Data entries
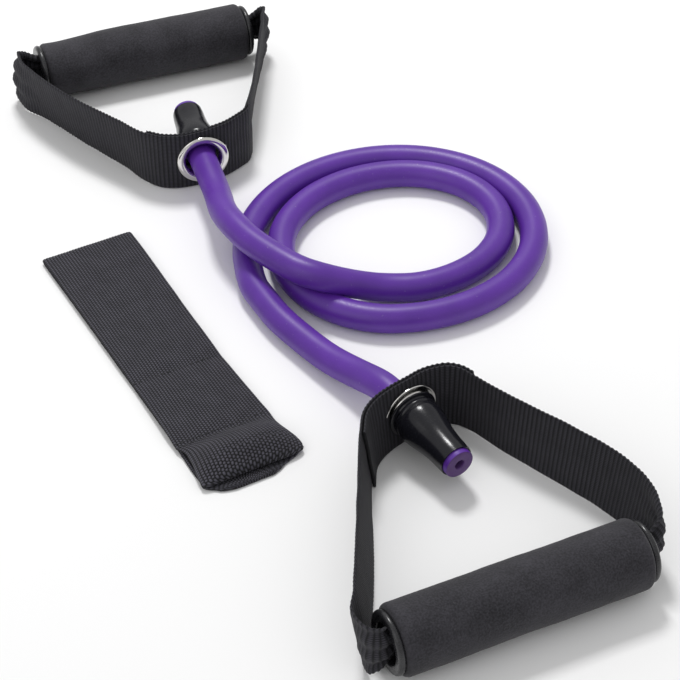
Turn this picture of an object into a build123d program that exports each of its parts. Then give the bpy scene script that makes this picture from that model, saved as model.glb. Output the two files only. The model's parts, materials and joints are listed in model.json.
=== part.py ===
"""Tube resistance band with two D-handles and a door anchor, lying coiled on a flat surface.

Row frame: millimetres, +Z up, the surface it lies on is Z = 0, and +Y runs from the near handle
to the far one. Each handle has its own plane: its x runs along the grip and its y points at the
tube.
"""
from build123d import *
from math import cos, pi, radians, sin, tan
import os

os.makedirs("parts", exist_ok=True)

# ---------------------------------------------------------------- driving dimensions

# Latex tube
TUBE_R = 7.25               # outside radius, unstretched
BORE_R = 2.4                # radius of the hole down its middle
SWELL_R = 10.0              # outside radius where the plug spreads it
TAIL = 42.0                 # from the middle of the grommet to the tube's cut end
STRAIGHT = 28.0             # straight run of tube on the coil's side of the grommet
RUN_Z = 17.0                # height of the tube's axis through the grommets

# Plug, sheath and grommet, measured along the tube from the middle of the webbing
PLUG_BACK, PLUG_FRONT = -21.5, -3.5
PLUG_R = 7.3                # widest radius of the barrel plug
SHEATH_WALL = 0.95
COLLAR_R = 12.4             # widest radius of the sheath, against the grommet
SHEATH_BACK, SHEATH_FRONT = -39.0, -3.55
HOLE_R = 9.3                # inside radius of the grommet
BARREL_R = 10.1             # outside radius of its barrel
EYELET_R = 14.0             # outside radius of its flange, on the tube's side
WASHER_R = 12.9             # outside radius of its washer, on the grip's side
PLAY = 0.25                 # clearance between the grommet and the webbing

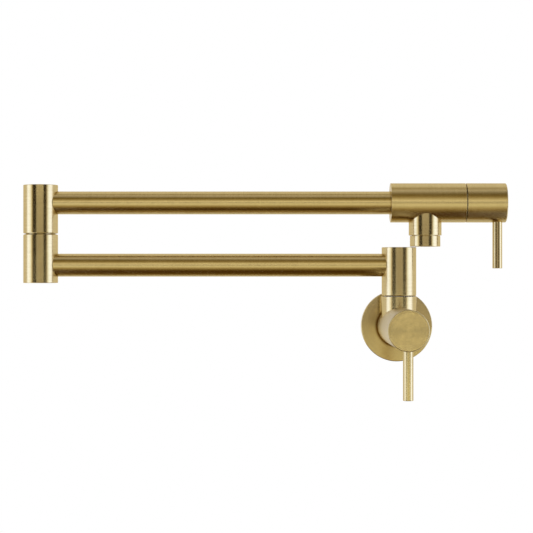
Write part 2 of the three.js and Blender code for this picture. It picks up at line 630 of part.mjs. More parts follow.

*Your task*
Return all the data exactly as given.

*In response*
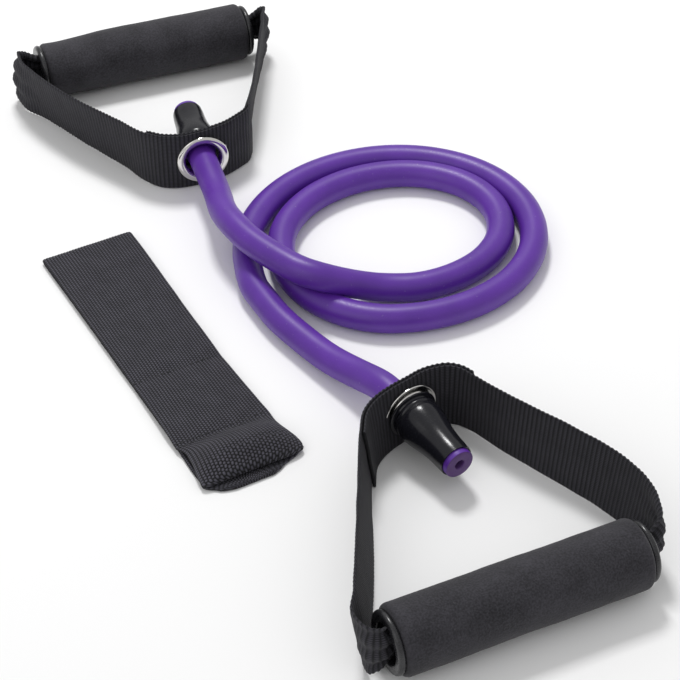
Turn this picture of an object into a build123d program that exports each of its parts. Then give the bpy scene script that makes this picture from that model, saved as model.glb. Output the two files only. The model's parts, materials and joints are listed in model.json.
=== part.py ===
"""Tube resistance band with two D-handles and a door anchor, lying coiled on a flat surface.

Row frame: millimetres, +Z up, the surface it lies on is Z = 0, and +Y runs from the near handle
to the far one. Each handle has its own plane: its x runs along the grip and its y points at the
tube.
"""
from build123d import *
from math import cos, pi, radians, sin, tan
import os

os.makedirs("parts", exist_ok=True)

# ---------------------------------------------------------------- driving dimensions

# Latex tube
TUBE_R = 7.25               # outside radius, unstretched
BORE_R = 2.4                # radius of the hole down its middle
SWELL_R = 10.0              # outside radius where the plug spreads it
TAIL = 42.0                 # from the middle of the grommet to the tube's cut end
STRAIGHT = 28.0             # straight run of tube on the coil's side of the grommet
RUN_Z = 17.0                # height of the tube's axis through the grommets

# Plug, sheath and grommet, measured along the tube from the middle of the webbing
PLUG_BACK, PLUG_FRONT = -21.5, -3.5
PLUG_R = 7.3                # widest radius of the barrel plug
SHEATH_WALL = 0.95
COLLAR_R = 12.4             # widest radius of the sheath, against the grommet
SHEATH_BACK, SHEATH_FRONT = -39.0, -3.55
HOLE_R = 9.3                # inside radius of the grommet
BARREL_R = 10.1             # outside radius of its barrel
EYELET_R = 14.0             # outside radius of its flange, on the tube's side
WASHER_R = 12.9             # outside radius of its washer, on the grip's side
PLAY = 0.25                 # clearance between the grommet and the webbing

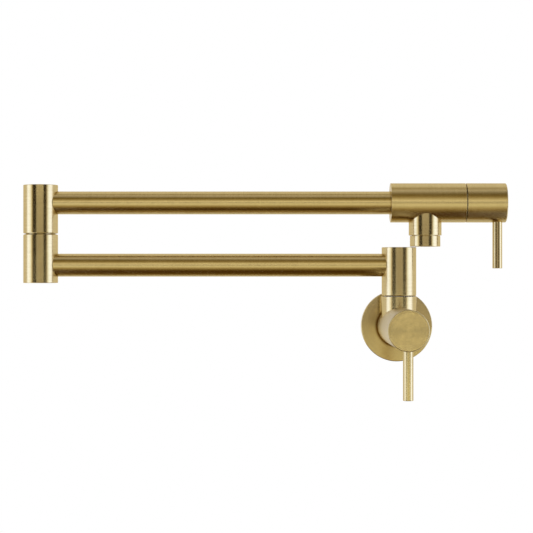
Write part 2 of the three.js and Blender code for this picture. It picks up at line 630 of part.mjs. More parts follow.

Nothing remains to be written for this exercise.